BacillaFilla germs repair cracked concrete

Bio-engineered bacteria produce fiberous adhesive to prolong life of older buildings.

Comments Off on BacillaFilla germs repair cracked concrete November 22, 2010
by Desgin Engineering staff

United Kingdom – A group of engineering, micro-biology and bio-engineering students from Newcastle University have developed a genetically-modified microbe programmed to repair cracks in the concrete. Once at the bottom, it produces a mixture of calcium carbonate and a bacterial glue which combine with the filamentous bacterial cells to “knit” a building back together. Ultimately hardening to the same strength as the surrounding concrete, the aptly named “BacillaFilla”has been developed to prolong the life of structures which are environmentally costly to build.

“Around five per cent of all man-made carbon dioxide emissions are from the production of concrete, making it a significant contributor to global warming,” explained joint project instructor, Dr Jennifer Hallinan. “Finding a way of prolonging the lifespan of existing structures means we could reduce this environmental impact and work towards a more sustainable solution. This could be particularly useful in earthquake zones where hundreds of buildings have to be flattened because there is currently no easy way of repairing the cracks and making them structurally sound.”

As part of the research, the students have not only considered the advantages of their engineered bacteria, but also the potential risks to the environment. The BacillaFilla spores only start germinating when they make contact with the very specific pH of concrete. Once the cells have germinated, they swarm down the fine cracks in the concrete and are able to sense when they reach the bottom because of the clumping of the bacteria.
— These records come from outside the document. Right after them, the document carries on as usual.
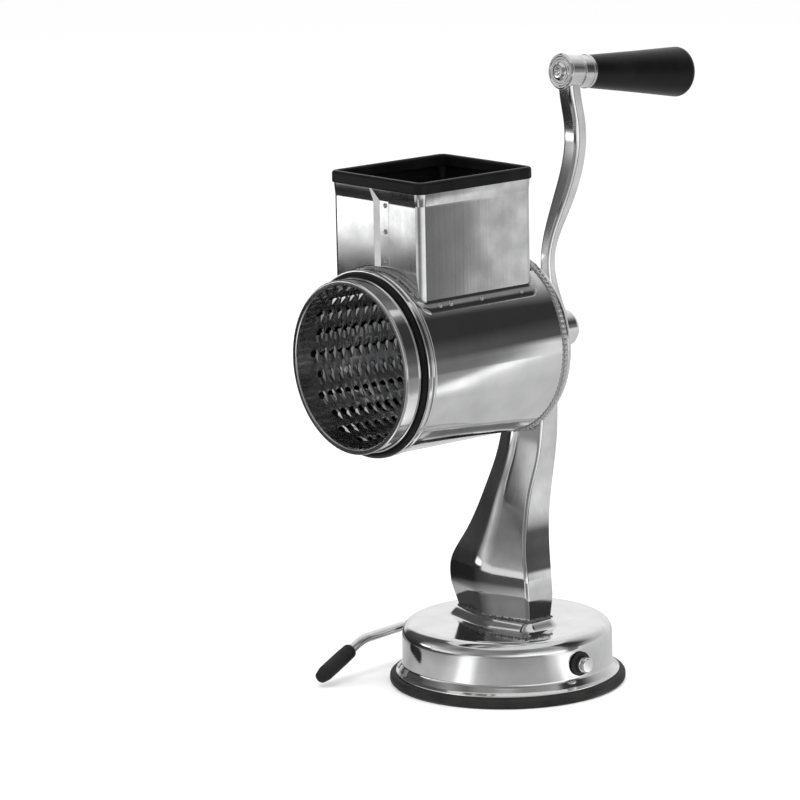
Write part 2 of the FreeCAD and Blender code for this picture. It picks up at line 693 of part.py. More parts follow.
def makeAxleHousing():
    front, back = get("housing_front"), get("housing_back")
    bore, outer, flange = get("housing_bore"), get("housing_radius"), get("housing_flange")
    seat = get("cover_depth") - get("cover_sheet")
    body = turned("axle_housing", [
        (front, bore), (front, outer + 1.5), (seat - 1.4, outer + 1.5), (seat - 1.4, flange), (seat, flange),
        (seat, outer), (back - 0.8, outer), (back, outer - 0.8), (back, bore)], "y", axisHeight)
    return body


def makeAxleBush(label, start, flangeAtFront):
    long, outer = get("axle_bush_length"), get("housing_bore") - 0.05
    bore, flange = get("axle_radius") + get("running_gap"), get("axle_bush_flange")
    if flangeAtFront:
        points = [(start - 1.5, bore), (start - 1.5, flange), (start - 0.1, flange), (start - 0.1, outer),
                  (start + long, outer), (start + long, bore)]
    else:
        points = [(start + 1.5, bore), (start - long, bore), (start - long, outer), (start + 0.1, outer),
                  (start + 0.1, flange), (start + 1.5, flange)]
    return turned(label, points, "y", axisHeight)


# Hopper: square chute with a flared top edge, saddle flange, front lap, spot welds and edge trim

def roundedBox(sketch, left, right, low, high, radius):
    """Rectangle with rounded corners drawn from sheet values."""
    x0, x1, y0, y1, r = (valueOf(size) for size in (left, right, low, high, radius))
    k = r * (1 - math.sqrt(0.5))
    ends = [(Vector(x0 + r, y0, 0), Vector(x1 - r, y0, 0)), (Vector(x1, y0 + r, 0), Vector(x1, y1 - r, 0)),
            (Vector(x1 - r, y1, 0), Vector(x0 + r, y1, 0)), (Vector(x0, y1 - r, 0), Vector(x0, y0 + r, 0))]
    middles = [Vector(x1 - k, y0 + k, 0), Vector(x1 - k, y1 - k, 0), Vector(x0 + k, y1 - k, 0), Vector(x0 + k, y0 + k, 0)]
    for (first, second), (following, _), middle in zip(ends, ends[1:] + ends[:1], middles):
        sketch.addGeometry(Part.LineSegment(first, second), False)
        sketch.addGeometry(Part.Arc(second, middle, following), False)


def hopperSection(body, height, grow):
    sketch = newSketch(body, "XY_Plane", height)
    half = get("hopper_half_width") + grow
    roundedBox(sketch, -half, half, get("hopper_front") - grow, get("hopper_back") + grow,
               get("hopper_corner") + max(valueOf(grow), -3))
    return sketch


def makeHopperBody():
    body = newBody("hopper_body")
    skin, flare = get("hopper_sheet"), get("hopper_flare")
    for kind, inset, over in (("PartDesign::AdditiveLoft", 0, 0), ("PartDesign::SubtractiveLoft", -1, 2)):
        grow = skin * inset
        sections = [hopperSection(body, axisHeight + 30 - over, grow), hopperSection(body, get("hopper_crease"), grow),
                    hopperSection(body, get("hopper_top") + over, grow + flare)]
        loft = body.newObject(kind, "Loft")
        loft.Profile = sections[0]
        loft.Sections = sections[1:]
        loft.Ruled = True
        body.Tip = loft
        doc.recompute()
    saddle = newSketch(body, "XZ_Plane")
    circle(saddle, 0, axisHeight, get("barrel_radius") + 0.05)
    pocket(body, saddle, 400, both=True)
    return body


def makeHopperFlange():
    inner, skin = get("barrel_radius") + 0.05, get("flange_sheet")
    front, back = get("hopper_front") - get("flange_over"), get("hopper_back") + get("flange_over")
    tubes = []
    for name, radius in (("outer", inner + skin), ("inner", inner)):
        tube = doc.addObject("Part::Cylinder", "saddle_" + name)
        bind(tube, "Radius", radius)
        bind(tube, "Height", back - front)
        tube.Placement = Placement(Vector(0, valueOf(back), valueOf(axisHeight)), Rotation(Vector(1, 0, 0), 90))
        tube.setExpression(".Placement.Base.y", back.text)
        tube.setExpression(".Placement.Base.z", axisHeight.text)
        tubes.append(tube)
    shell = doc.addObject("Part::Cut", "saddle_shell")
    shell.Base, shell.Tool = tubes
    frame = []
    wall = get("hopper_half_width") + 0.05
    for name, half, low, high in (("outer", get("flange_half_width"), front, back),
                                  ("inner", wall, get("hopper_front") - 0.05, get("hopper_back") + 0.05)):
        block = doc.addObject("Part::Box", "saddle_block_" + name)
        bind(block, "Length", half * 2)
        bind(block, "Width", high - low)
        bind(block, "Height", axisHeight)
        block.Placement.Base = Vector(-valueOf(half), valueOf(low), valueOf(axisHeight))
        block.setExpression(".Placement.Base.x", (-half).text)
        block.setExpression(".Placement.Base.y", low.text)
        block.setExpression(".Placement.Base.z", axisHeight.text)
        frame.append(block)
    window = doc.addObject("Part::Cut", "saddle_window")
    window.Base, window.Tool = frame
    flange = doc.addObject("Part::Common", "hopper_flange")
    flange.Base, flange.Tool = shell, window
    flange.Label = "hopper_flange"
    return flange


def makeHopperLap():
    body = newBody("hopper_lap")
    face = get("hopper_front")
    sketch = newSketch(body, "XY_Plane", axisHeight + 40)
    box(sketch, get("lap_left"), get("lap_right"), face - get("lap_sheet"), face)
    pad(body, sketch, get("hopper_crease") - axisHeight - 40)
    saddle = newSketch(body, "XZ_Plane")
    circle(saddle, 0, axisHeight, get("barrel_radius") + get("flange_sheet") + 0.1)
    pocket(body, saddle, 400, both=True)
    return body


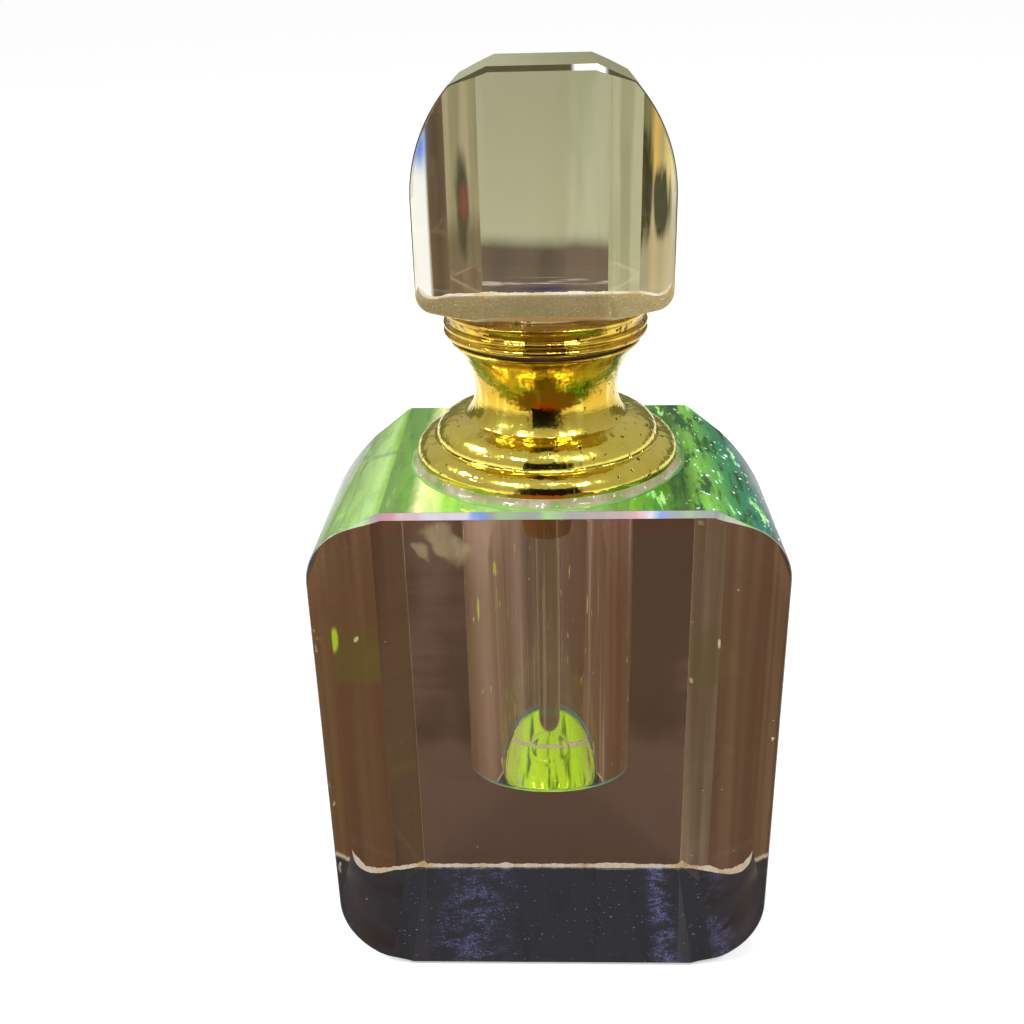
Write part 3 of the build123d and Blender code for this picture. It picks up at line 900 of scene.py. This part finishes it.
def drill(points, faces, outline, names, top):
    """Adds the bore to a block's points and faces: the glued ring, the wall and the floor with a fan to its
    middle, and then the crown, cut into triangles between its own edge and the ring's. Gives all points."""
    count = len(outline)
    profile = bore_profile(top)
    first = len(points)
    points = np.concatenate([points, carried_round(profile, BORE_COLUMNS), [[0, 0, BORE_FLOOR]]])
    for place, corners in enumerate(grid_faces(len(profile), BORE_COLUMNS) + first):
        on_wall = place >= BORE_COLUMNS
        faces.append((corners.tolist(), "bore" if on_wall else "glued", on_wall))
    centre = len(points) - 1
    last = centre - BORE_COLUMNS
    for i in range(BORE_COLUMNS):
        faces.append(([last + i, last + (i + 1) % BORE_COLUMNS, centre], "bore", True))
    crown = [i for i in range(count) if names[i] == "crown" or names[i - 1] == "crown"]
    crown.sort(key=lambda i: outline[i, 0])
    edge = [count + i for i in crown] + [2 * count + i for i in reversed(crown)]
    hole = [first + i for i in range(BORE_COLUMNS)]
    loops = [[Vector(points[i]) for i in loop] for loop in (edge, hole)]
    for corners in tessellate_polygon(loops):
        faces.append(([(edge + hole)[i] for i in corners], "crown", False))
    return points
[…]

This clumping activates concrete repair, with the cells differentiating into three types: cells which produce calcium carbonate crystals, cells which become filamentous acting as reinforcing fibres and cells which produce a Levans glue which acts as a binding agent and fills the gap.

The nine students, whose backgrounds range from computer science, civil engineering and bioinformatics to microbiology and biochemistry, took part in the International Genetically Engineered Machines contest (iGEM), is run out of the Massachusetts Institute of Technology (MIT) in Cambridge, Boston. The aim is to get together a team of students from a variety of backgrounds to design and genetically engineer a bacterium to do something novel and useful.

Over 130 teams took part in this yearas event and it is the third time Newcastle University has won Gold. The team instructors were Professor Neil Wipat and Dr Jennifer Hallinan, and the advisors were Dr Wendy Smith, Dr Matthew Pocock, Dr Colin Davies, Dr Jem Stach and Professor Colin Harwood.